The Maxwell’s Group, as regular readers of the site will be aware, is one of London’s most stalwart "give-the-public-what-they-want" chains. Their burger/steaks/chicken heavy menus are hugely reliable and excellent value. However, within the chain there’s a great deal of difference. Let’s call it the Maxwell’s spectrum. At one end, there’s Cactus Blue, their very-good-indeed Mexican-flavoured Fulham Road eaterie. In the middle, there’s Maxwell’s, Sticky Fingers and Navajo Joe’s. And then at the other end, there’s Roadhouse.
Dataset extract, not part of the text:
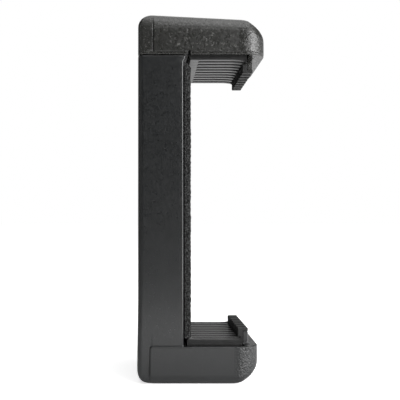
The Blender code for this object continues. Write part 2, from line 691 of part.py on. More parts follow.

As a restaurant, Roadhouse makes a very good bar. That probably sounds like a complaint but it’s not meant to. Like its sister restaurants, Roadhouse merely plays to its strengths. And, given the central location, the apparently eternal Happy Hour and its place in the hearts of London’s young revellers, Roadhouse’s strengths revolve around liquid refreshment and loud, live music. The bar is huge, the beer is cold and the cocktails are plentiful. The food, while remarkable value – before 8.30pm, starters are £3 and mains £5! – is more of a hit and miss affair. When it’s good, it’s very good. When it’s bad…
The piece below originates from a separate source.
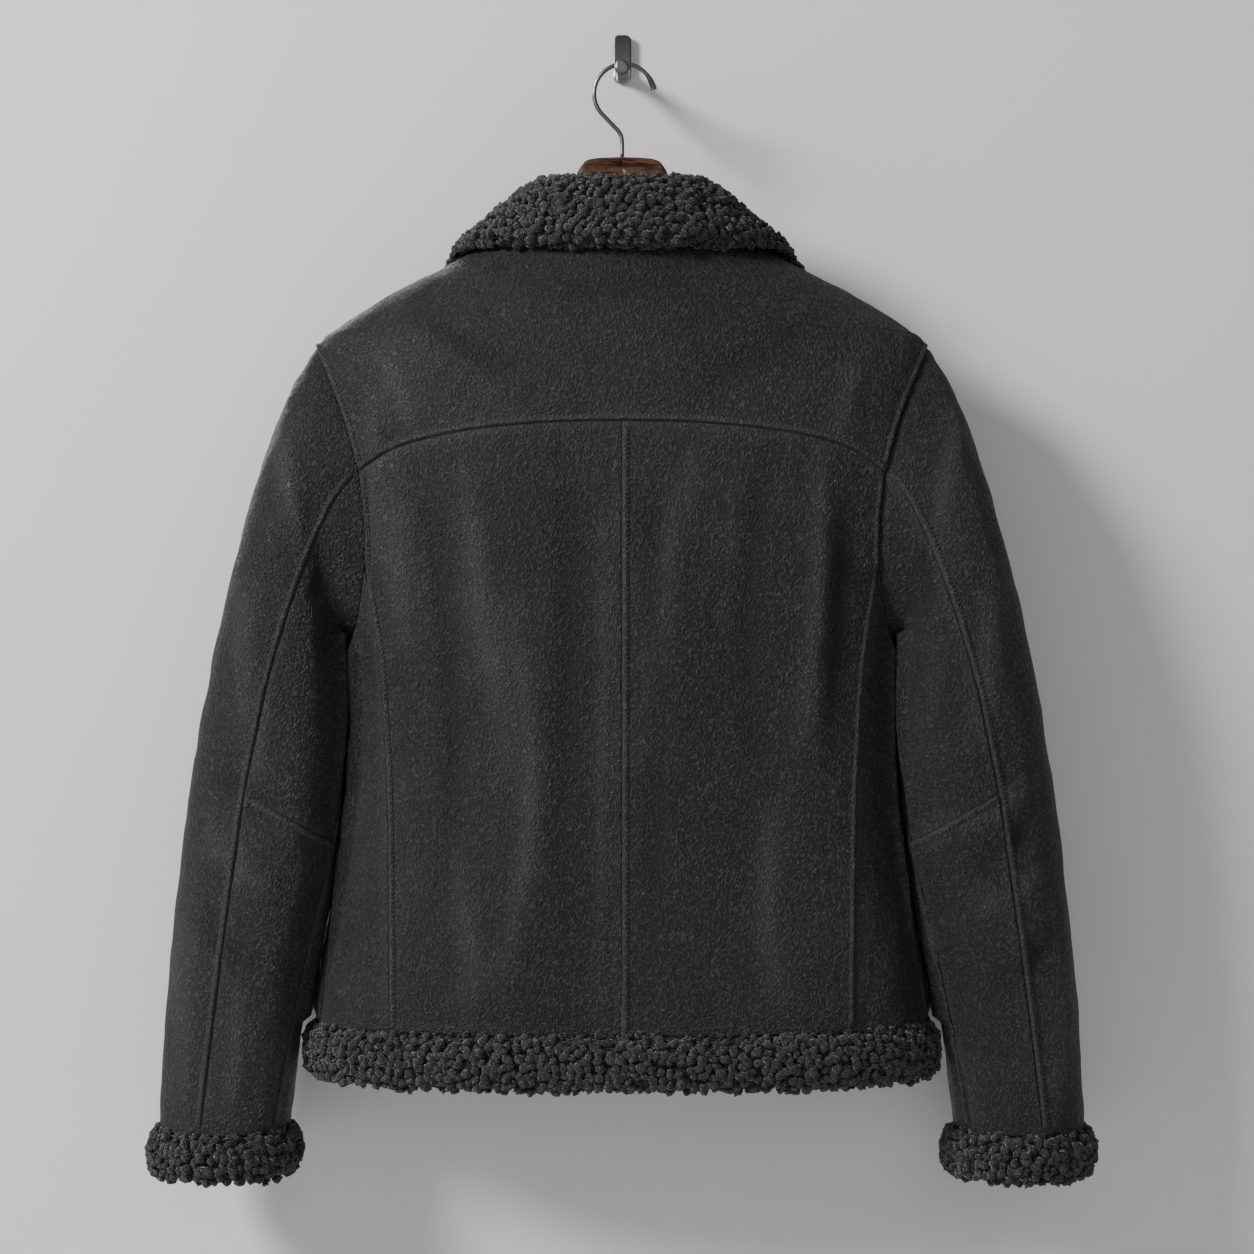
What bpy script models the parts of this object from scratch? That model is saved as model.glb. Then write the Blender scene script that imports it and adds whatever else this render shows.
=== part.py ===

Take our meal. My companion tucked into Beef Brochettes (usually £5.95), which involved beef skewers, pitta bread, peppers and onions in a perfectly decent combination. My Basket of Red Eye Wings (also normally £5.95) was a cut above. Slow cooked chicken wings, smothered in a smoky messy sauce, served in a tortilla basket alongside a blue cheese dip. The dip was nothing special, ditto the basket, but the meat was tender, flavoursome and gloriously messy and got a big thumbs up.
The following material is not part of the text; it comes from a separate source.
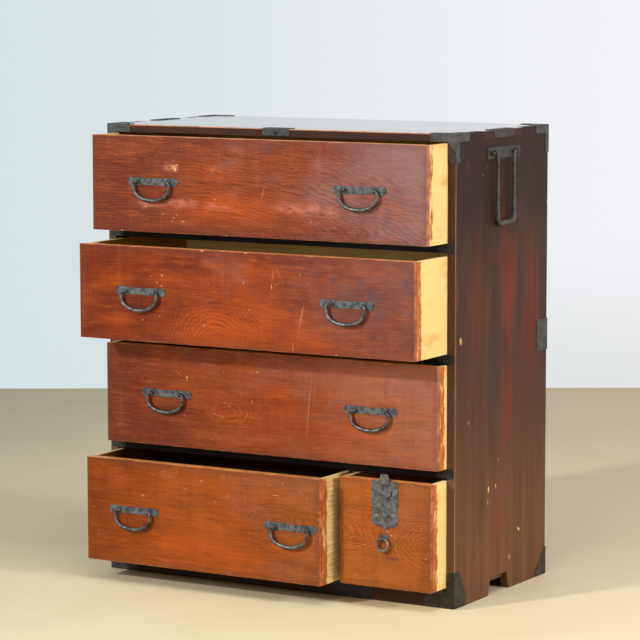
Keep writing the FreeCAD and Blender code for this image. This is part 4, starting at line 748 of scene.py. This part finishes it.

Fortunes were reversed in the mains - when they finally arrived. Sizzling Lamb Fillet – served with caramelised fennel, onions and sweet peppers – would have been overpriced at the usual £12.95 but for a fiver? Hard to grumble. The Turf ‘n’ Surf Burger was a different story. First time out, chips were cold and the burger, once the prawns and seafood sauce had been scraped off, was burnt. So, back to the kitchen it went… Some minutes later, a slightly less burnt burger – and piping hot chips – arrived. The quality of the meat was obvious despite the charring. The quality of the grill cook was obvious because of it.

All in all, dining at Roadhouse was frustrating: excellent service, however friendly, a nigh constant flow of beer (during Happy Hour, Corona is two for £3.40) and the ludicrous prices can’t quite make up for the temperamental nature of the kitchen. Disappointing.